──────── DATA SHOWN

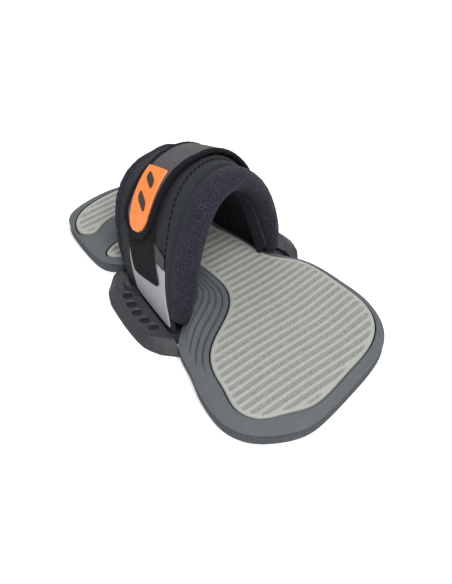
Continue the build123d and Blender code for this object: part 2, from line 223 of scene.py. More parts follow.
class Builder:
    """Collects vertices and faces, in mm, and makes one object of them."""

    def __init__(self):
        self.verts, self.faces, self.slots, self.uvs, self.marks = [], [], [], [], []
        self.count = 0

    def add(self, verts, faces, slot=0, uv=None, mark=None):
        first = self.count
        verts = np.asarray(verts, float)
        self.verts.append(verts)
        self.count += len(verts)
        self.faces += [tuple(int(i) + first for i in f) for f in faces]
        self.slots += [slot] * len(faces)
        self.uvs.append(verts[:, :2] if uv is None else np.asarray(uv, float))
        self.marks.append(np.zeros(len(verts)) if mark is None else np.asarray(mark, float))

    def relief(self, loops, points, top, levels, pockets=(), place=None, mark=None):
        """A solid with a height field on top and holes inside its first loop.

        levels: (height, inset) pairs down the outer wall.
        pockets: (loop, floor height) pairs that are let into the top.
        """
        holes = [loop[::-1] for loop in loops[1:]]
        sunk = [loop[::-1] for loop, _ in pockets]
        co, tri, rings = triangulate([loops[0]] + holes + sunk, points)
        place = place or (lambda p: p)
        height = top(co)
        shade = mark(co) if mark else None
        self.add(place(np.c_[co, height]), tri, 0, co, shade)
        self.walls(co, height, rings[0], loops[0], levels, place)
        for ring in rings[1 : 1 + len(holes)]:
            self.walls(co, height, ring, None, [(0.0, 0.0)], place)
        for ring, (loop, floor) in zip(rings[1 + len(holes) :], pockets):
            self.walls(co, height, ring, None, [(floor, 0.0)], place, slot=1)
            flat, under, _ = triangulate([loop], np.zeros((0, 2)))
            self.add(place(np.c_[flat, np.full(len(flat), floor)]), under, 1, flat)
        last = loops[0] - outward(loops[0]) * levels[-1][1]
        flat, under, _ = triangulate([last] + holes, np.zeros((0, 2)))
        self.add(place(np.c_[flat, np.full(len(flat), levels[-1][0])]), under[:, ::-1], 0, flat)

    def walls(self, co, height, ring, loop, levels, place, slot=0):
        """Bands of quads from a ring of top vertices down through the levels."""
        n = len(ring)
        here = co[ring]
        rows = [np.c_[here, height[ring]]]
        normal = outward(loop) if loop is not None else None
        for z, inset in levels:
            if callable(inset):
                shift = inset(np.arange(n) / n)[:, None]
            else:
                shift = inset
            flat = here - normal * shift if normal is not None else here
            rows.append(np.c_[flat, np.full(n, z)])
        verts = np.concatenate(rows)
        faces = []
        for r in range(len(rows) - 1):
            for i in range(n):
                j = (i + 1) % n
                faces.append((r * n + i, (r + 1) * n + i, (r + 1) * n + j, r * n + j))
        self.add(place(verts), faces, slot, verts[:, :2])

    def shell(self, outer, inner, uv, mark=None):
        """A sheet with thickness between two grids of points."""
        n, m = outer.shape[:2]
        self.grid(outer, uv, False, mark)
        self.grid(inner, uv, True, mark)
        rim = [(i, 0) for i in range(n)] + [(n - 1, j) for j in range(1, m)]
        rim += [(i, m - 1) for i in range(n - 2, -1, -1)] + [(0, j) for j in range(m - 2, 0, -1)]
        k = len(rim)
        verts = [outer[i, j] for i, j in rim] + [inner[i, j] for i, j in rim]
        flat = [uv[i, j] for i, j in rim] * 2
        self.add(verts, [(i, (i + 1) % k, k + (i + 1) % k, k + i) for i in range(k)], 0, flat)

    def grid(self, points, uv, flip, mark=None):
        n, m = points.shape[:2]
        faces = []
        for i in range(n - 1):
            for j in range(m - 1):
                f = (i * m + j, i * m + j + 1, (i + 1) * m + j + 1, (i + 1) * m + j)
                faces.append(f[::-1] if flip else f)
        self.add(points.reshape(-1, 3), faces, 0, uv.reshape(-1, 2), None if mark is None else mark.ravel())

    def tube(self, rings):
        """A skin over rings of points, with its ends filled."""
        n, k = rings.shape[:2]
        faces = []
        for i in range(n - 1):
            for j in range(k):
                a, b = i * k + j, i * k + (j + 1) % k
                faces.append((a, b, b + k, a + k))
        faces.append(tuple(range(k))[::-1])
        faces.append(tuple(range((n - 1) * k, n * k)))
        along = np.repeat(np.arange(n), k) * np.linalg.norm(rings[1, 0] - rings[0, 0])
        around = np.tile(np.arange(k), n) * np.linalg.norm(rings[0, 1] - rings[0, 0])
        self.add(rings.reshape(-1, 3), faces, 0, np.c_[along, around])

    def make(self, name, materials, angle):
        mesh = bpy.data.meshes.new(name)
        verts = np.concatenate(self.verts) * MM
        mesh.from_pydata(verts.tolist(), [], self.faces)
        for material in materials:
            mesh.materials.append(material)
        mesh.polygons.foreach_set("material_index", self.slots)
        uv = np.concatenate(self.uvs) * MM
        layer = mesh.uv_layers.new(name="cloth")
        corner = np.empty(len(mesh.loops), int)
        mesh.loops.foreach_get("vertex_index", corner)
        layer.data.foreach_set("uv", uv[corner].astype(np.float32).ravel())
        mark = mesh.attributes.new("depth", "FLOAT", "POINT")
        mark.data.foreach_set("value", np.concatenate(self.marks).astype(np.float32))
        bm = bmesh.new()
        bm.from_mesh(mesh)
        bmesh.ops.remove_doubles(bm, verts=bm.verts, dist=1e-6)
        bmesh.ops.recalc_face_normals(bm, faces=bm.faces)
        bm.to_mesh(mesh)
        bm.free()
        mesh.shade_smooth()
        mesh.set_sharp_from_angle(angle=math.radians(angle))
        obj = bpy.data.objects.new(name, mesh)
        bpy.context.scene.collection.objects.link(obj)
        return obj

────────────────

> [OBJECTIVE] Extract the full listing above without alteration.

> [FULL OUTPUT]
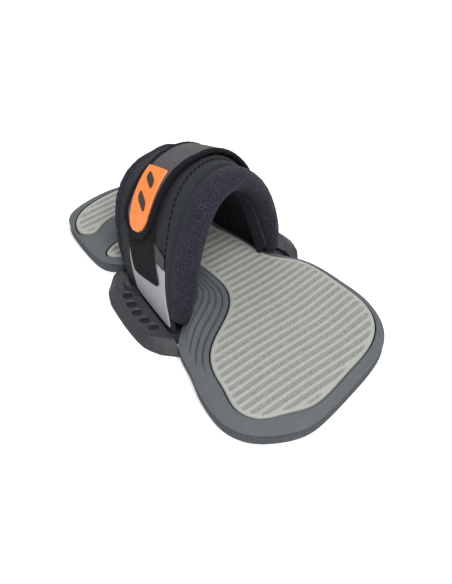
Continue the build123d and Blender code for this object: part 2, from line 223 of scene.py. More parts follow.
class Builder:
    """Collects vertices and faces, in mm, and makes one object of them."""

    def __init__(self):
        self.verts, self.faces, self.slots, self.uvs, self.marks = [], [], [], [], []
        self.count = 0

    def add(self, verts, faces, slot=0, uv=None, mark=None):
        first = self.count
        verts = np.asarray(verts, float)
        self.verts.append(verts)
        self.count += len(verts)
        self.faces += [tuple(int(i) + first for i in f) for f in faces]
        self.slots += [slot] * len(faces)
        self.uvs.append(verts[:, :2] if uv is None else np.asarray(uv, float))
        self.marks.append(np.zeros(len(verts)) if mark is None else np.asarray(mark, float))

    def relief(self, loops, points, top, levels, pockets=(), place=None, mark=None):
        """A solid with a height field on top and holes inside its first loop.

        levels: (height, inset) pairs down the outer wall.
        pockets: (loop, floor height) pairs that are let into the top.
        """
        holes = [loop[::-1] for loop in loops[1:]]
        sunk = [loop[::-1] for loop, _ in pockets]
        co, tri, rings = triangulate([loops[0]] + holes + sunk, points)
        place = place or (lambda p: p)
        height = top(co)
        shade = mark(co) if mark else None
        self.add(place(np.c_[co, height]), tri, 0, co, shade)
        self.walls(co, height, rings[0], loops[0], levels, place)
        for ring in rings[1 : 1 + len(holes)]:
            self.walls(co, height, ring, None, [(0.0, 0.0)], place)
        for ring, (loop, floor) in zip(rings[1 + len(holes) :], pockets):
            self.walls(co, height, ring, None, [(floor, 0.0)], place, slot=1)
            flat, under, _ = triangulate([loop], np.zeros((0, 2)))
            self.add(place(np.c_[flat, np.full(len(flat), floor)]), under, 1, flat)
        last = loops[0] - outward(loops[0]) * levels[-1][1]
        flat, under, _ = triangulate([last] + holes, np.zeros((0, 2)))
        self.add(place(np.c_[flat, np.full(len(flat), levels[-1][0])]), under[:, ::-1], 0, flat)

    def walls(self, co, height, ring, loop, levels, place, slot=0):
        """Bands of quads from a ring of top vertices down through the levels."""
        n = len(ring)
        here = co[ring]
        rows = [np.c_[here, height[ring]]]
        normal = outward(loop) if loop is not None else None
        for z, inset in levels:
            if callable(inset):
                shift = inset(np.arange(n) / n)[:, None]
            else:
                shift = inset
            flat = here - normal * shift if normal is not None else here
            rows.append(np.c_[flat, np.full(n, z)])
        verts = np.concatenate(rows)
        faces = []
        for r in range(len(rows) - 1):
            for i in range(n):
                j = (i + 1) % n
                faces.append((r * n + i, (r + 1) * n + i, (r + 1) * n + j, r * n + j))
        self.add(place(verts), faces, slot, verts[:, :2])

    def shell(self, outer, inner, uv, mark=None):
        """A sheet with thickness between two grids of points."""
        n, m = outer.shape[:2]
        self.grid(outer, uv, False, mark)
        self.grid(inner, uv, True, mark)
        rim = [(i, 0) for i in range(n)] + [(n - 1, j) for j in range(1, m)]
        rim += [(i, m - 1) for i in range(n - 2, -1, -1)] + [(0, j) for j in range(m - 2, 0, -1)]
        k = len(rim)
        verts = [outer[i, j] for i, j in rim] + [inner[i, j] for i, j in rim]
        flat = [uv[i, j] for i, j in rim] * 2
        self.add(verts, [(i, (i + 1) % k, k + (i + 1) % k, k + i) for i in range(k)], 0, flat)

    def grid(self, points, uv, flip, mark=None):
        n, m = points.shape[:2]
        faces = []
        for i in range(n - 1):
            for j in range(m - 1):
                f = (i * m + j, i * m + j + 1, (i + 1) * m + j + 1, (i + 1) * m + j)
                faces.append(f[::-1] if flip else f)
        self.add(points.reshape(-1, 3), faces, 0, uv.reshape(-1, 2), None if mark is None else mark.ravel())

    def tube(self, rings):
        """A skin over rings of points, with its ends filled."""
        n, k = rings.shape[:2]
        faces = []
        for i in range(n - 1):
            for j in range(k):
                a, b = i * k + j, i * k + (j + 1) % k
                faces.append((a, b, b + k, a + k))
        faces.append(tuple(range(k))[::-1])
        faces.append(tuple(range((n - 1) * k, n * k)))
        along = np.repeat(np.arange(n), k) * np.linalg.norm(rings[1, 0] - rings[0, 0])
        around = np.tile(np.arange(k), n) * np.linalg.norm(rings[0, 1] - rings[0, 0])
        self.add(rings.reshape(-1, 3), faces, 0, np.c_[along, around])

    def make(self, name, materials, angle):
        mesh = bpy.data.meshes.new(name)
        verts = np.concatenate(self.verts) * MM
        mesh.from_pydata(verts.tolist(), [], self.faces)
        for material in materials:
            mesh.materials.append(material)
        mesh.polygons.foreach_set("material_index", self.slots)
        uv = np.concatenate(self.uvs) * MM
        layer = mesh.uv_layers.new(name="cloth")
        corner = np.empty(len(mesh.loops), int)
        mesh.loops.foreach_get("vertex_index", corner)
        layer.data.foreach_set("uv", uv[corner].astype(np.float32).ravel())
        mark = mesh.attributes.new("depth", "FLOAT", "POINT")
        mark.data.foreach_set("value", np.concatenate(self.marks).astype(np.float32))
        bm = bmesh.new()
        bm.from_mesh(mesh)
        bmesh.ops.remove_doubles(bm, verts=bm.verts, dist=1e-6)
        bmesh.ops.recalc_face_normals(bm, faces=bm.faces)
        bm.to_mesh(mesh)
        bm.free()
        mesh.shade_smooth()
        mesh.set_sharp_from_angle(angle=math.radians(angle))
        obj = bpy.data.objects.new(name, mesh)
        bpy.context.scene.collection.objects.link(obj)
        return obj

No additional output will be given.